Beginnings Part 1, are stories of my father’s life & history before his time as a P.O.W. in WWII, and what it was like growing up in Hungary as a youth. These posts include two separate accounts of that period, written many years apart. At certain points, details vary, while at other times are repeated throughout his memoirs/manuscripts. Considering he wrote this many years later; memories and recollections fade over time. I also spoke with my mother this morning to clarify a few items in hopes of being able to better tell his stories.-Kat
I was born in a small agricultural town in Hungary. My parents had nine children; I was the seventh in the family, of four boys and five girls. Our town in the north-eastern part of Hungary where the fertile lowlands “Puszta” bordered the Tokaj Eperjes Mountain chain. By the foot of the mountains the second largest river of Hungary the Tisza and the Bodrog join together. Between the mountains and the rivers is the small city of Tokaj. This wine growing region produces one of the best wines in the world, named “Aszu.” According to the wine museum, as early as the 16th century Greek settlers had already started to produce wine in this region. Later on in history the Italians followed and the nearby towns named “Olaszliszka” and “Bodrogolaszi.” Olasz in Hungarian means Italian. Tokaj in an easterly direction, is my birth town of Rakamaz. Most where of German origin. Their ancestors settled here from Alsace-Lorraine, during the reign of Queen Maria Theresa. No one really knows how the town of Rakamaz got its name because there is no such word in the Hungarian Language. According to legend, some time back in history a Hungarian nobleman was traveling through the town when he came across a German settler building a house. The nobleman asked “what are you doing” and the settler answered in broken Hungarian, Rakomhaz. “Rakom” in Hungarian means putting things on top of one another; “haz” means house. Some how the words got twisted in rakom-haz and in the end changed to Rakamaz.
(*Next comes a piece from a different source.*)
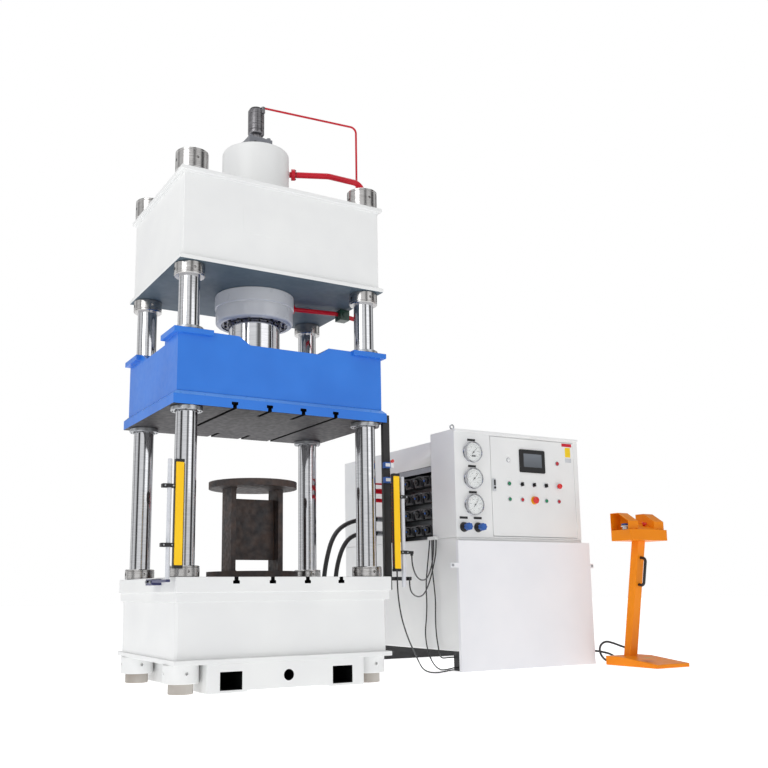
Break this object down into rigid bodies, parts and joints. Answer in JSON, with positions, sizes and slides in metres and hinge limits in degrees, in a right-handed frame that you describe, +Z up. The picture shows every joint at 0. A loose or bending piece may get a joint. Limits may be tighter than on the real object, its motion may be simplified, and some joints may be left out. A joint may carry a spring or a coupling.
{
  "type": "hydraulic press",
  "caption": "Four-column hydraulic press with a moving slide, a power unit with control cabinet, light curtains and a two-hand console on a pedestal.",
  "frame": {"origin": "on the floor under the axis of the main ram, at the underside of the plinth's centre pad", "axes": "+X towards the power unit, -Y towards the operator, +Z up along the ram"},
  "size_m": [3.692, 2.14, 3.773],
  "materials": {
    "white_enamel": "gloss enamel",
    "blue_enamel": "gloss enamel",
    "orange_enamel": "gloss enamel",
    "red_enamel": "gloss enamel",
    "yellow_enamel": "gloss enamel",
    "grey_enamel": "satin enamel",
    "black_paint": "satin",
    "navy_enamel": "satin",
    "hard_chrome": "ground hard chrome",
    "turned_steel": "turned",
    "machined_steel": "ground",
    "mill_steel": "mill scale",
    "black_plastic": "moulded",
    "grey_plastic": "moulded",
    "green_plastic": "moulded",
    "red_plastic": "moulded",
    "blue_plastic": "moulded",
    "hose_rubber": "smooth cover",
    "cable_jacket": "smooth jacket"
  },
  "bodies": {
    "machine": {"bed": "white_enamel", "bed_port_block": "machined_steel", "cabinet": "white_enamel", "column_collars": "turned_steel", "column_nuts": "turned_steel", "columns": "hard_chrome", "console_cable": "cable_jacket", "console_handle": "black_plastic", "console_head": "orange_enamel", "console_stand": "orange_enamel", "crown": "white_enamel", "curtain_cable_lower": "cable_jacket", "curtain_cable_upper": "cable_jacket", "curtain_posts": "black_paint", "front_cover": "white_enamel", "gauges": "hard_chrome", "gland_ring": "navy_enamel", "hose_left": "hose_rubber", "hose_right": "hose_rubber", "light_curtains": "yellow_enamel", "lower_pipe": "red_enamel", "main_cylinder": "white_enamel", "pilot_tube": "red_enamel", "plinth": "white_enamel", "prefill_block": "grey_enamel", "prefill_valve": "machined_steel", "sensor_cable": "cable_jacket", "solenoid_valves": "black_plastic", "switch_rail": "black_paint", "tank": "white_enamel", "tank_base": "black_paint", "test_stand": "mill_steel", "upper_pipe": "red_enamel", "valve_cable_front": "cable_jacket", "valve_cable_rear": "cable_jacket", "valve_hood": "white_enamel", "valve_manifold": "machined_steel"},
    "slide": {"slide_body": "blue_enamel", "slide_platen": "blue_enamel", "slide_bushes": "turned_steel", "main_ram": "hard_chrome"},
    "door": {"cabinet_door": "white_enamel", "screen": "grey_plastic", "panel_bezels": "grey_plastic"},
    "lock": {"door_lock": "black_plastic"},
    "button_green_left": {"button_green_left": "green_plastic"},
    "button_red_left": {"button_red_left": "red_plastic"},
    "button_green_right": {"button_green_right": "green_plastic"},
    "button_red_right": {"button_red_right": "red_plastic"},
    "button_mushroom": {"button_mushroom": "red_plastic"},
    "emergency_stop": {"emergency_stop": "red_plastic"},
    "selector_left": {"selector_left": "black_plastic"},
    "selector_middle": {"selector_middle": "black_plastic"},
    "selector_right": {"selector_right": "black_plastic"},
    "pressure_knob_left": {"pressure_knob_left": "blue_plastic"},
    "pressure_knob_right": {"pressure_knob_right": "blue_plastic"},
    "palm_button_left": {"palm_button_left": "blue_plastic"},
    "palm_button_right": {"palm_button_right": "blue_plastic"},
    "console_stop": {"console_stop": "red_plastic"},
    "console_selector": {"console_selector": "black_plastic"}
  },
  "joints": [
    {"name": "slide_travel", "type": "slide", "parent": "machine", "child": "slide", "axis": [0, 0, 1], "range_m": [-0.36, 0.2]},
    {"name": "door_hinge", "type": "hinge", "parent": "machine", "child": "door", "pos_m": [2.508, -0.217, 1.2575], "axis": [0, 0, 1], "range_deg": [0, 90]},
    {"name": "door_lock_turn", "type": "hinge", "parent": "door", "child": "lock", "pos_m": [1.745, -0.223, 1.262], "axis": [0, 1, 0], "range_deg": [0, 90]},
    {"name": "button_green_left_press", "type": "slide", "parent": "door", "child": "button_green_left", "axis": [0, 1, 0], "range_m": [0, 0.005], "stiffness_N_per_m": 400},
    {"name": "button_red_left_press", "type": "slide", "parent": "door", "child": "button_red_left", "axis": [0, 1, 0], "range_m": [0, 0.005], "stiffness_N_per_m": 400},
    {"name": "button_green_right_press", "type": "slide", "parent": "door", "child": "button_green_right", "axis": [0, 1, 0], "range_m": [0, 0.005], "stiffness_N_per_m": 400},
    {"name": "button_red_right_press", "type": "slide", "parent": "door", "child": "button_red_right", "axis": [0, 1, 0], "range_m": [0, 0.005], "stiffness_N_per_m": 400},
    {"name": "button_mushroom_press", "type": "slide", "parent": "door", "child": "button_mushroom", "axis": [0, 1, 0], "range_m": [0, 0.006], "stiffness_N_per_m": 400},
    {"name": "emergency_stop_press", "type": "slide", "parent": "door", "child": "emergency_stop", "axis": [0, 1, 0], "range_m": [0, 0.006], "stiffness_N_per_m": 400},
    {"name": "selector_left_turn", "type": "hinge", "parent": "door", "child": "selector_left", "pos_m": [1.998, -0.227, 1.278], "axis": [0, 1, 0], "range_deg": [-45, 45]},
    {"name": "selector_middle_turn", "type": "hinge", "parent": "door", "child": "selector_middle", "pos_m": [2.11, -0.227, 1.278], "axis": [0, 1, 0], "range_deg": [-45, 45]},
    {"name": "selector_right_turn", "type": "hinge", "parent": "door", "child": "selector_right", "pos_m": [2.223, -0.227, 1.278], "axis": [0, 1, 0], "range_deg": [-45, 45]},
    {"name": "pressure_knob_left_turn", "type": "hinge", "parent": "machine", "child": "pressure_knob_left", "pos_m": [1.474, -0.247, 0.96], "axis": [0, 1, 0], "range_deg": [-150, 150]},
    {"name": "pressure_knob_right_turn", "type": "hinge", "parent": "machine", "child": "pressure_knob_right", "pos_m": [1.594, -0.247, 0.96], "axis": [0, 1, 0], "range_deg": [-150, 150]},
    {"name": "palm_button_left_press", "type": "slide", "parent": "machine", "child": "palm_button_left", "axis": [0, 0, -1], "range_m": [0, 0.008], "stiffness_N_per_m": 900},
    {"name": "palm_button_right_press", "type": "slide", "parent": "machine", "child": "palm_button_right", "axis": [0, 0, -1], "range_m": [0, 0.008], "stiffness_N_per_m": 900},
    {"name": "console_stop_press", "type": "slide", "parent": "machine", "child": "console_stop", "axis": [0, 0.3492, -0.937], "range_m": [0, 0.006], "stiffness_N_per_m": 400},
    {"name": "console_selector_turn", "type": "hinge", "parent": "machine", "child": "console_selector", "pos_m": [2.712, -0.6005, 0.974], "axis": [0, -0.3492, 0.937], "range_deg": [-45, 45]}
  ]
}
No one knows if the story is true, but that is what the legend says.
The townspeople kept their German language until later in the 18th century. By then the Roman Catholic religion became a major influence. The Hungarian speaking monsignor forbid the towns people to speak German in the only Catholic School and slowly the German language died out. Only the names proved the origins. After the German settlers, Hungarian and Slavic people started to settle in the town. My grandfather from my mother’s side had a Hungarian name and my grandfather from my mother’s side had a Slavic name. My father was an outsider born in Erdély, which was a part of Hungary until after WWI when it was given to Romania with about 2.5 million Hungarians and is now called Transylvania. The home of Dracula never existed; the name was born in Hollywood.
My father came to Rakamaz before WWI and married my mother. My father’s marriage to my mother was “religious mixed”. My father was a protestant, and my mother was Roman Catholic. By custom the male children where to follow my fathers religion and the women my mother’s religion. My mother decided there will be no two religions between the children, so all of us became Roman Catholic. Beside about 92% of the town population was Roman Catholic and there was no other churches in town except the two Catholic and one Jewish synagogue.
My mother told me from the day I was born until age six I was often sick. The town’s Jewish doctor often told my mother I would not grow old enough to wear underwear. The doctor also had a son with the same first name and age as me. He died in a German concentration camp of Tuberculosis. I too was infected with Tuberculosis, but in the Russian POW camp while in the Hungarian Army. I did not find out until three years after I returned home when I was given a TB test. The test injection activated my infection and I almost died. I was born a survivor and spent six months in a sanatorium in 1950. So the doctor was wrong and I did grow old enough to wear underwear and become 6’1″ tall.